Quote all of the data below exactly, please.
☆ ☆ ☆ ☆ ☆ ☆ ☆
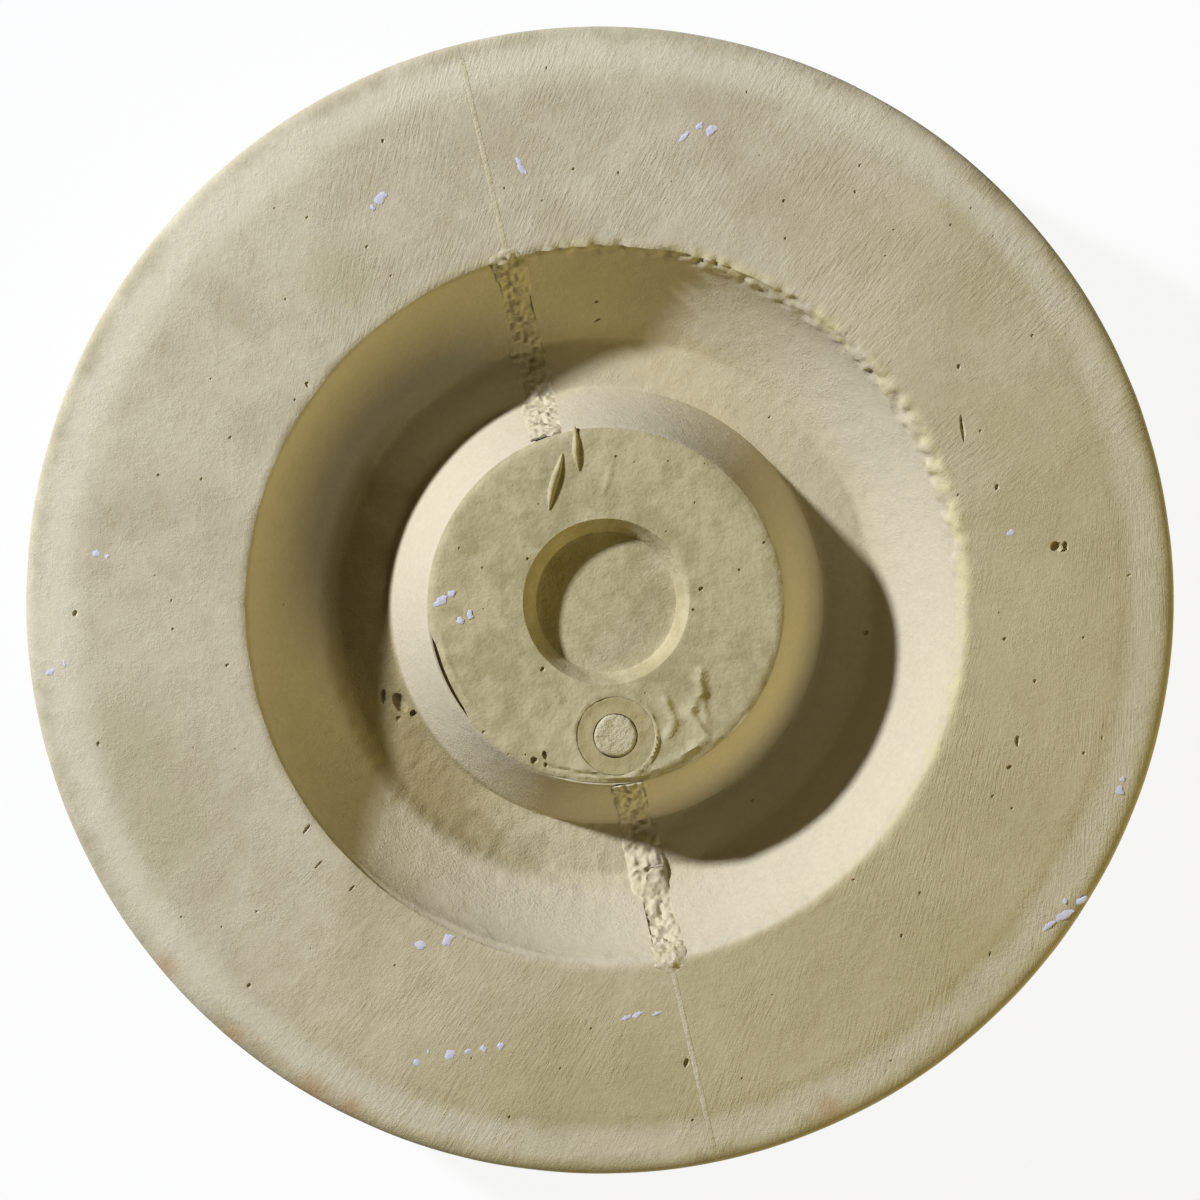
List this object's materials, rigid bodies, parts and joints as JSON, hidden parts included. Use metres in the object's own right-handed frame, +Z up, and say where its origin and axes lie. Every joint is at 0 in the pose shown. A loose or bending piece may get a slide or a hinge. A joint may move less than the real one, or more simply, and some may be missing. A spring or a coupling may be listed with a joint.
{
  "type": "plaster mold",
  "caption": "Round two-part plaster mould with a ring-shaped cavity, a plaster-filled seam, locating keys and a lift-out core plug.",
  "frame": {"origin": "centre of the underside, which rests on the bench", "axes": "+Z up out of the cavity; the parting plane is parallel to YZ and the right half pulls away along +X"},
  "size_m": [0.338, 0.338, 0.0724],
  "materials": {
    "casting_plaster": "matt, scraped plaster",
    "fill_plaster": "matt, rough plaster",
    "plug_plaster": "matt, smooth plaster",
    "key_plaster": "matt, rough plaster",
    "natch_plastic": "matt moulded plastic"
  },
  "bodies": {
    "left_half": {"mould_half_left": "casting_plaster", "seam_fill_rear": "fill_plaster", "seam_fill_front": "fill_plaster", "natch_pin_rear_outer": "natch_plastic", "natch_pin_rear_inner": "natch_plastic", "natch_pin_front_outer": "natch_plastic", "natch_pin_front_inner": "natch_plastic"},
    "right_half": {"mould_half_right": "casting_plaster", "natch_cup_rear_outer": "natch_plastic", "natch_cup_rear_inner": "natch_plastic", "natch_cup_front_outer": "natch_plastic", "natch_cup_front_inner": "natch_plastic"},
    "core_plug": {"core_plug": "plug_plaster", "key_cup": "key_plaster", "key_core": "key_plaster"}
  },
  "joints": [
    {"name": "right_half_pull", "type": "slide", "parent": "left_half", "child": "right_half", "axis": [1, 0, 0], "range_m": [0, 0.09]},
    {"name": "core_plug_lift", "type": "slide", "parent": "left_half", "child": "core_plug", "axis": [0, 0, 1], "range_m": [0, 0.075]}
  ]
}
☆ ☆ ☆ ☆ ☆ ☆ ☆
RESPONSE TO THE TASK =
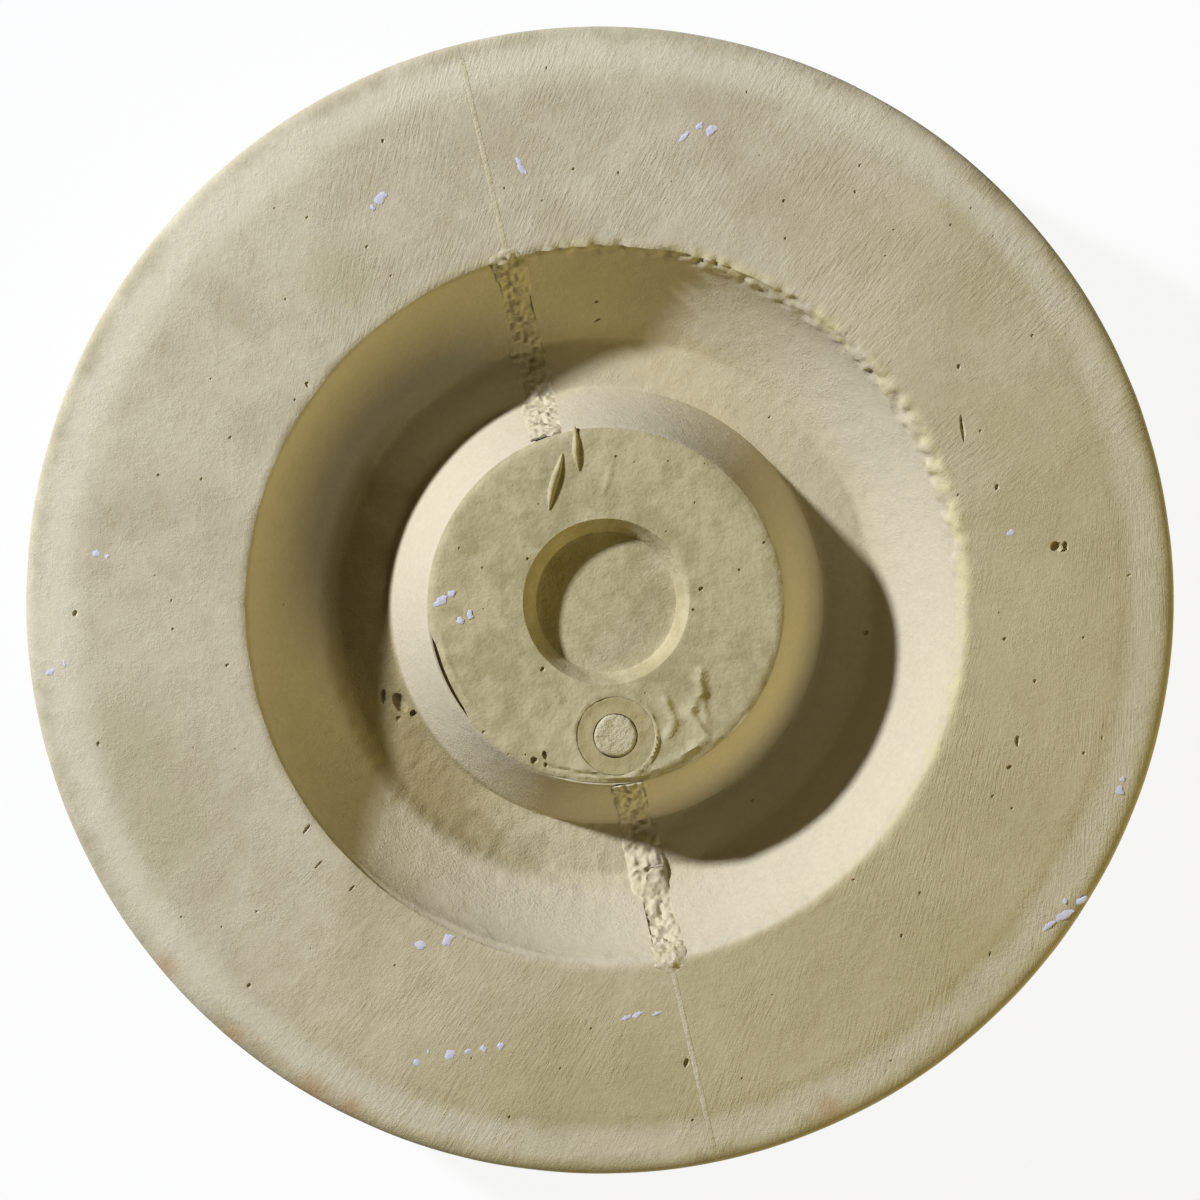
List this object's materials, rigid bodies, parts and joints as JSON, hidden parts included. Use metres in the object's own right-handed frame, +Z up, and say where its origin and axes lie. Every joint is at 0 in the pose shown. A loose or bending piece may get a slide or a hinge. A joint may move less than the real one, or more simply, and some may be missing. A spring or a coupling may be listed with a joint.
{
  "type": "plaster mold",
  "caption": "Round two-part plaster mould with a ring-shaped cavity, a plaster-filled seam, locating keys and a lift-out core plug.",
  "frame": {"origin": "centre of the underside, which rests on the bench", "axes": "+Z up out of the cavity; the parting plane is parallel to YZ and the right half pulls away along +X"},
  "size_m": [0.338, 0.338, 0.0724],
  "materials": {
    "casting_plaster": "matt, scraped plaster",
    "fill_plaster": "matt, rough plaster",
    "plug_plaster": "matt, smooth plaster",
    "key_plaster": "matt, rough plaster",
    "natch_plastic": "matt moulded plastic"
  },
  "bodies": {
    "left_half": {"mould_half_left": "casting_plaster", "seam_fill_rear": "fill_plaster", "seam_fill_front": "fill_plaster", "natch_pin_rear_outer": "natch_plastic", "natch_pin_rear_inner": "natch_plastic", "natch_pin_front_outer": "natch_plastic", "natch_pin_front_inner": "natch_plastic"},
    "right_half": {"mould_half_right": "casting_plaster", "natch_cup_rear_outer": "natch_plastic", "natch_cup_rear_inner": "natch_plastic", "natch_cup_front_outer": "natch_plastic", "natch_cup_front_inner": "natch_plastic"},
    "core_plug": {"core_plug": "plug_plaster", "key_cup": "key_plaster", "key_core": "key_plaster"}
  },
  "joints": [
    {"name": "right_half_pull", "type": "slide", "parent": "left_half", "child": "right_half", "axis": [1, 0, 0], "range_m": [0, 0.09]},
    {"name": "core_plug_lift", "type": "slide", "parent": "left_half", "child": "core_plug", "axis": [0, 0, 1], "range_m": [0, 0.075]}
  ]
}